As the downturn in the economy affects consumer spending, tourism in Florida may be adversely affected. If tourism is down, then the demand for the energy we supply is reduced. Changes in political climate, including terrorist activities, could further negatively impact our performance.


In addition, deterioration in the financial condition of our customers as a result of the economy could cause significant increase in our bad debt expense and related write-offs to our receivables, which would negatively impact our profitability.


We are vulnerable to the stock market and the impact to our pension liability.


The recent decline in the stock market and the impact to our pension liability and related contributions has been significant. Additional declines in the stock market and valuation of stocks could further impact our pension liability and contributions.


We are vulnerable to covenant violations which could impact our short-term line of credit or our ability to obtain additional short-term funding.

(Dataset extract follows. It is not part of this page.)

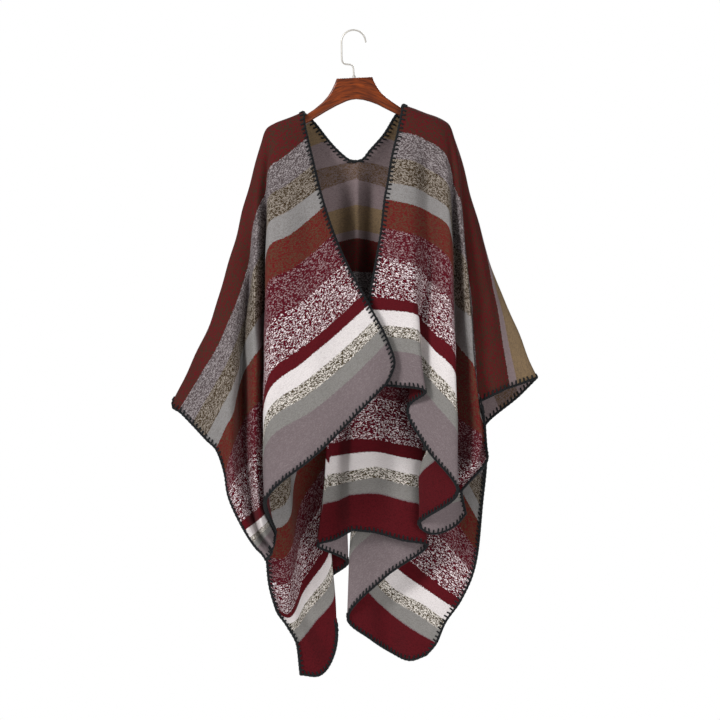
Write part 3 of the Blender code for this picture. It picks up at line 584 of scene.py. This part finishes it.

The general economic conditions and credit climate could impact our ability to obtain short-term debt financing as a result of potential violation of current covenants. The pension liability has increased significantly as a result of the continued decline in the stock market. As a result, we are approaching ratio limitations related to our current short-term debt covenants that if violated, could cause the bank to request immediate payment of our line of credit balance, or limit our ability to borrow as needed. There can be no assurance that we would be able to repay the line of credit without securing additional financing, which may not be available on reasonable terms or at all.